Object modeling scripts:
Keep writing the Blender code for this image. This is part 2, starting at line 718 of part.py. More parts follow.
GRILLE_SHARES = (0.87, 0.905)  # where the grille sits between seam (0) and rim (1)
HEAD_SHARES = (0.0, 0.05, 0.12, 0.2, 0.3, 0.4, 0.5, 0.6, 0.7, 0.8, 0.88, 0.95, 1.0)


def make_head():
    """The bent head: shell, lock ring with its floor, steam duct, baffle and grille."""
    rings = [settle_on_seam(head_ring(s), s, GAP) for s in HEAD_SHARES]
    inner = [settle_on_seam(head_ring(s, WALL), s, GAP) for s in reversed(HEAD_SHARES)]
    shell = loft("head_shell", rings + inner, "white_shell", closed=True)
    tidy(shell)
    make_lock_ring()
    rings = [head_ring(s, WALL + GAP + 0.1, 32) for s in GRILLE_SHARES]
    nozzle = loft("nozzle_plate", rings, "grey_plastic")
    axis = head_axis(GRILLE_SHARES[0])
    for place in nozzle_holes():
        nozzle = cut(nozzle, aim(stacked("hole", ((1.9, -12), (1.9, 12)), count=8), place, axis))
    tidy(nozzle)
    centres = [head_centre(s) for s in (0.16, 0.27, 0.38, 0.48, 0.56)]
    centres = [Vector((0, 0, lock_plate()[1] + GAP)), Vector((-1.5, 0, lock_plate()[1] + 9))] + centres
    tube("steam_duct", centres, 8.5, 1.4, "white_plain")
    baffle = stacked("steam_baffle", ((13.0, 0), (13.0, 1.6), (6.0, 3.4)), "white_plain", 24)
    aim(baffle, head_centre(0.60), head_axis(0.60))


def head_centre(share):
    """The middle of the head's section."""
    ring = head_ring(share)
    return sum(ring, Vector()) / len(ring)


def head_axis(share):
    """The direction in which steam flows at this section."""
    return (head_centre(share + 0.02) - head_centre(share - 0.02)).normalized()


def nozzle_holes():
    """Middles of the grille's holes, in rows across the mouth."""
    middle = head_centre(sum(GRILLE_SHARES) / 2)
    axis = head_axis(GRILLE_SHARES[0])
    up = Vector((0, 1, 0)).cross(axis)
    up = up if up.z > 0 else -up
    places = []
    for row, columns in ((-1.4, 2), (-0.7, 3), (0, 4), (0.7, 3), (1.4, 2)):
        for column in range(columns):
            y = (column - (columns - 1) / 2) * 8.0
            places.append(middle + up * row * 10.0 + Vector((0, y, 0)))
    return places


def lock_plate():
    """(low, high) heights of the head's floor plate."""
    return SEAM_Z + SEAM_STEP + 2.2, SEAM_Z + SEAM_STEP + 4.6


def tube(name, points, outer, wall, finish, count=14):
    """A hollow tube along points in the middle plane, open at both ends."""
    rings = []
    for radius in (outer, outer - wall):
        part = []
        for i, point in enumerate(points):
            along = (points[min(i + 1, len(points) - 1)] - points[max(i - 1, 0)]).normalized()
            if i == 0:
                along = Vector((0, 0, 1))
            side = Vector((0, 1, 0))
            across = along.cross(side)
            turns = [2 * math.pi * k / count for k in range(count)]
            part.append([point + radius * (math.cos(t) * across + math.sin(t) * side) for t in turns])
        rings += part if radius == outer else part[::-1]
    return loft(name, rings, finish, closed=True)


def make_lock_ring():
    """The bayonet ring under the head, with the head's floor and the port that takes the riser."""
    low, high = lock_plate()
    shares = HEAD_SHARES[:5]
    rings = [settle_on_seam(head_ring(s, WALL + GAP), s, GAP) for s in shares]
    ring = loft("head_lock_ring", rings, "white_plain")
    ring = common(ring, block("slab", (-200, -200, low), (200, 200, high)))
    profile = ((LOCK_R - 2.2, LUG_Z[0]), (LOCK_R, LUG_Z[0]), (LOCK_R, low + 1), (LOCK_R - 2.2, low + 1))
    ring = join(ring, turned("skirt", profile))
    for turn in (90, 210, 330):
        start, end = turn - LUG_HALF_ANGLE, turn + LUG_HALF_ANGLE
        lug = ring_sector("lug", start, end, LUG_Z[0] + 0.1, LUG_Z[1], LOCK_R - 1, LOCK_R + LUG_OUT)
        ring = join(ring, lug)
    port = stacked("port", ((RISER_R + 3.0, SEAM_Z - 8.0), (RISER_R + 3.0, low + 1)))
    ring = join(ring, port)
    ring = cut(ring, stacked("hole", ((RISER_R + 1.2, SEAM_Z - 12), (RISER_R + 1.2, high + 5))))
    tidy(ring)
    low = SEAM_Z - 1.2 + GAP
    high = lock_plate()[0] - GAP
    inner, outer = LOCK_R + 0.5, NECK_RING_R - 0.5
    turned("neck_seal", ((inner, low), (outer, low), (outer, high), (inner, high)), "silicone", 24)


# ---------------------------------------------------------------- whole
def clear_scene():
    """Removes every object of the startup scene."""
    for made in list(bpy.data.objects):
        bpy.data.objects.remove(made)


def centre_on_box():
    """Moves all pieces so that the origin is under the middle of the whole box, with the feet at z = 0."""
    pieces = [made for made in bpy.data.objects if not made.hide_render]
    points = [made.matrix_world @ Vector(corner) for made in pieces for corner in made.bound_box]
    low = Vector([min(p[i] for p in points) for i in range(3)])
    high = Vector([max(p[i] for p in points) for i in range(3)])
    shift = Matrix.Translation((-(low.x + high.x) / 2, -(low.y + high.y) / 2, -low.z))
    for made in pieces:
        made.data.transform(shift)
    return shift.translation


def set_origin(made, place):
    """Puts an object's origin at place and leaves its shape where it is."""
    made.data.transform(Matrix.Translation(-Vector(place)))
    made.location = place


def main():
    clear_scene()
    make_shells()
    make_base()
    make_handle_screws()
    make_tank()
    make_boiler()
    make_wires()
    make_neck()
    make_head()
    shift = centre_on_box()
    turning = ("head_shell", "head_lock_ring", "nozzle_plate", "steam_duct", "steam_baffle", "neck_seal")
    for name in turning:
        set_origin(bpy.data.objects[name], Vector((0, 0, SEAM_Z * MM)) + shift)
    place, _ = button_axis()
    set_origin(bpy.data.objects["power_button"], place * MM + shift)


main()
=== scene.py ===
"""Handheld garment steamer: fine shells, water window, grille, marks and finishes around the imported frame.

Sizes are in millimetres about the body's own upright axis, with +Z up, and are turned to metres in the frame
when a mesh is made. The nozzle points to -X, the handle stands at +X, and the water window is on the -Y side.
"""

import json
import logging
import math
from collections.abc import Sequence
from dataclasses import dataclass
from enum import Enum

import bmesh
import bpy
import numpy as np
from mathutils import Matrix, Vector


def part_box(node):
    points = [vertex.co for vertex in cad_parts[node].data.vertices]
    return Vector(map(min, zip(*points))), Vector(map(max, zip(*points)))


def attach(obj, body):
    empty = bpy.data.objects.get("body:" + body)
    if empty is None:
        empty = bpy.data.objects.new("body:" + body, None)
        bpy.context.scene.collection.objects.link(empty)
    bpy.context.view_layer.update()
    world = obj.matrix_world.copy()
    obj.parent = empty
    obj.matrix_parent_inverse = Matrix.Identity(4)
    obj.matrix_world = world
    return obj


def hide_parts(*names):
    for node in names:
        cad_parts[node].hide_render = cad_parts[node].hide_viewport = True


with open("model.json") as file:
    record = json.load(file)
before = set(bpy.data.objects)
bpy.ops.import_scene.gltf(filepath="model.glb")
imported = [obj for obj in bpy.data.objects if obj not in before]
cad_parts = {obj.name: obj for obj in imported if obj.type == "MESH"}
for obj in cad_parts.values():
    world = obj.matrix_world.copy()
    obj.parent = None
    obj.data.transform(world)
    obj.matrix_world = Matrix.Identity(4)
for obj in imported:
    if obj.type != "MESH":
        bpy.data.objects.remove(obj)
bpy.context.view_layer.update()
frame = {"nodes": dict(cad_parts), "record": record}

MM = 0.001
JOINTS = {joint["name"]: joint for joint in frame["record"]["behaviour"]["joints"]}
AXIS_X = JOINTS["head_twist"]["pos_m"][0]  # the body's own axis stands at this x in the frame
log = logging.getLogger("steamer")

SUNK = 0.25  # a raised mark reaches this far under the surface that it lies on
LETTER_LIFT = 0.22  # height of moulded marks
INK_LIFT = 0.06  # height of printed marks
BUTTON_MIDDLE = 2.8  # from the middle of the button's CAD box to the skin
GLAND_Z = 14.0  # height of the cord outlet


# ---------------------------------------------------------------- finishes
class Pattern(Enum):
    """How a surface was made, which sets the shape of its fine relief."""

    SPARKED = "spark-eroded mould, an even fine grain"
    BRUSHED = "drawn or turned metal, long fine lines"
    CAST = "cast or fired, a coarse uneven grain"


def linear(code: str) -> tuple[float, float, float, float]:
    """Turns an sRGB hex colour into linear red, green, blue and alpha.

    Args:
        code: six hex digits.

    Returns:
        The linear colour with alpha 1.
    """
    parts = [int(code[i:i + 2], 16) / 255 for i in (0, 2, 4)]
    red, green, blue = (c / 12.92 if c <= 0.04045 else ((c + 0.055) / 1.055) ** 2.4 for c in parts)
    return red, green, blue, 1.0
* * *
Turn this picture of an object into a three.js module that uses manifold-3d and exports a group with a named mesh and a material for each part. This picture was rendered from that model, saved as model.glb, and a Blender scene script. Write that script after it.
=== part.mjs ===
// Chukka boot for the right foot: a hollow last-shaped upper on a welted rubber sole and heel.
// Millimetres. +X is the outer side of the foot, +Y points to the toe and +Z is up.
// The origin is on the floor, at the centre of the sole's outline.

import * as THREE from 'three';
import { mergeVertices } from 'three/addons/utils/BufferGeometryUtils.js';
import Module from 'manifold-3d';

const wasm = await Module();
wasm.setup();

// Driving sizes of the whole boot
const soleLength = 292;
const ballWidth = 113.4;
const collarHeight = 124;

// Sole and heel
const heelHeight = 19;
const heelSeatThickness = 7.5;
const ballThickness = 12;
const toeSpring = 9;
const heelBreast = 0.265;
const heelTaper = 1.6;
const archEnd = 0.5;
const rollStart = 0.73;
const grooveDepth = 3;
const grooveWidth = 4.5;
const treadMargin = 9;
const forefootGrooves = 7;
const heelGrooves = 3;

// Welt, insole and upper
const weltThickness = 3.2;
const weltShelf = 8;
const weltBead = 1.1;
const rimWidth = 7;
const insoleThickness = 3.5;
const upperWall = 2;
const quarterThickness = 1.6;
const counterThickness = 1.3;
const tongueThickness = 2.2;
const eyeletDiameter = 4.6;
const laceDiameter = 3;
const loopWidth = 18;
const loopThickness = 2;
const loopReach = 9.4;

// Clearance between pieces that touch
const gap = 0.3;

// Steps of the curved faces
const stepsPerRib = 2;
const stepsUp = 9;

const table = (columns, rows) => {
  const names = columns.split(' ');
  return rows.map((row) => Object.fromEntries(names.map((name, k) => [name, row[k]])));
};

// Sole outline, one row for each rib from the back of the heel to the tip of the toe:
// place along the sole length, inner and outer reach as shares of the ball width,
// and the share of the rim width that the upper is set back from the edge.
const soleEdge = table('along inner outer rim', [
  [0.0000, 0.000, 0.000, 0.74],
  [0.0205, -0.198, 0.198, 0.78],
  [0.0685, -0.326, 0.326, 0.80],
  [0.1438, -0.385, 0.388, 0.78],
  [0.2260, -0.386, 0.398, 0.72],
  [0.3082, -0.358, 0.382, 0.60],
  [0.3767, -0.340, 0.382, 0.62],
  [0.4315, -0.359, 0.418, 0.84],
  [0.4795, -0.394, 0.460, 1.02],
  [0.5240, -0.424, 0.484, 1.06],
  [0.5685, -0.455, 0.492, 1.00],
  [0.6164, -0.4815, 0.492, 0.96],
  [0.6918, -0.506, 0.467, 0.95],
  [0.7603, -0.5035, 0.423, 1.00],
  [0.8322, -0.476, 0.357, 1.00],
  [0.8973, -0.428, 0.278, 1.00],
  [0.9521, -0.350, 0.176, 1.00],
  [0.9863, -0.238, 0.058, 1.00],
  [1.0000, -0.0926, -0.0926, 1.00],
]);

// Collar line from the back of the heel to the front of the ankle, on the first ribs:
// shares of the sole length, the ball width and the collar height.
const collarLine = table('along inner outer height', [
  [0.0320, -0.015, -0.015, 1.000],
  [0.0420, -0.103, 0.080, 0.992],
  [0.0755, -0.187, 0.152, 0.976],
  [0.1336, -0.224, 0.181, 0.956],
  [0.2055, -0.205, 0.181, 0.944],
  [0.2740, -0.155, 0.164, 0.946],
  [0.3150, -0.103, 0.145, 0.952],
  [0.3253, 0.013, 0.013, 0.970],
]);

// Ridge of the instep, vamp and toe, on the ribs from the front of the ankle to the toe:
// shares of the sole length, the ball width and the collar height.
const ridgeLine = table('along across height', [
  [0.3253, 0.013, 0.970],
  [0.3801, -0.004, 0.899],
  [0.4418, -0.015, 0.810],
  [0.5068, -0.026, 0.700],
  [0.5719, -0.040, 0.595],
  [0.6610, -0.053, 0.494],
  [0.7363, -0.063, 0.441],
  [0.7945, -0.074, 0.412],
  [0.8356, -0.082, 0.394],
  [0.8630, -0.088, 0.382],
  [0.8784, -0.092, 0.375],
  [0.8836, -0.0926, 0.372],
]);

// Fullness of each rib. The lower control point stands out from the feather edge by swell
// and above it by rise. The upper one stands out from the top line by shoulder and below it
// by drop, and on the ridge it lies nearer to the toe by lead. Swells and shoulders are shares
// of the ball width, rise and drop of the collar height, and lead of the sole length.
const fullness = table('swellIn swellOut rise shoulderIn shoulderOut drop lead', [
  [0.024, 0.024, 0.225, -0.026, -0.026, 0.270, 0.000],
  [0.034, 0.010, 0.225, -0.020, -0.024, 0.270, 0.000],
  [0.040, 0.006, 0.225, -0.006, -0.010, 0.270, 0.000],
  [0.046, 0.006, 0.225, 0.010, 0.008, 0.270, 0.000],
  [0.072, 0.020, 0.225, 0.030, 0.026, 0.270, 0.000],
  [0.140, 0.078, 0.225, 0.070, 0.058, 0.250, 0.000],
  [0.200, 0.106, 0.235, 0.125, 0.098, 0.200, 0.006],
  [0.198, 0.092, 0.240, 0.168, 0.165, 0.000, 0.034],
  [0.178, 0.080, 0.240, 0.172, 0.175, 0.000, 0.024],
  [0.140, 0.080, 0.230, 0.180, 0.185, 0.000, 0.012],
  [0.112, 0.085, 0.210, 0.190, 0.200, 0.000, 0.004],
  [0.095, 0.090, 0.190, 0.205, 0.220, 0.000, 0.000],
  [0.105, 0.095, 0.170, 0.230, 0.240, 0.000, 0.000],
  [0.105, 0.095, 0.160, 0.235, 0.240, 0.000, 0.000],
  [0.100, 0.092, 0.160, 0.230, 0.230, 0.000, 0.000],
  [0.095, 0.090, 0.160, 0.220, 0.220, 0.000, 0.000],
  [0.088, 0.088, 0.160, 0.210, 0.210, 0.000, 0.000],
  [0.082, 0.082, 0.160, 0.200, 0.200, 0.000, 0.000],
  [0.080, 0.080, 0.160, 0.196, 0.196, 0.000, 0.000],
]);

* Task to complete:
Extract all lines containing the word "frame".

* Final result:
"""Handheld garment steamer: fine shells, water window, grille, marks and finishes around the imported frame.
Sizes are in millimetres about the body's own upright axis, with +Z up, and are turned to metres in the frame
frame = {"nodes": dict(cad_parts), "record": record}
JOINTS = {joint["name"]: joint for joint in frame["record"]["behaviour"]["joints"]}
AXIS_X = JOINTS["head_twist"]["pos_m"][0]  # the body's own axis stands at this x in the frame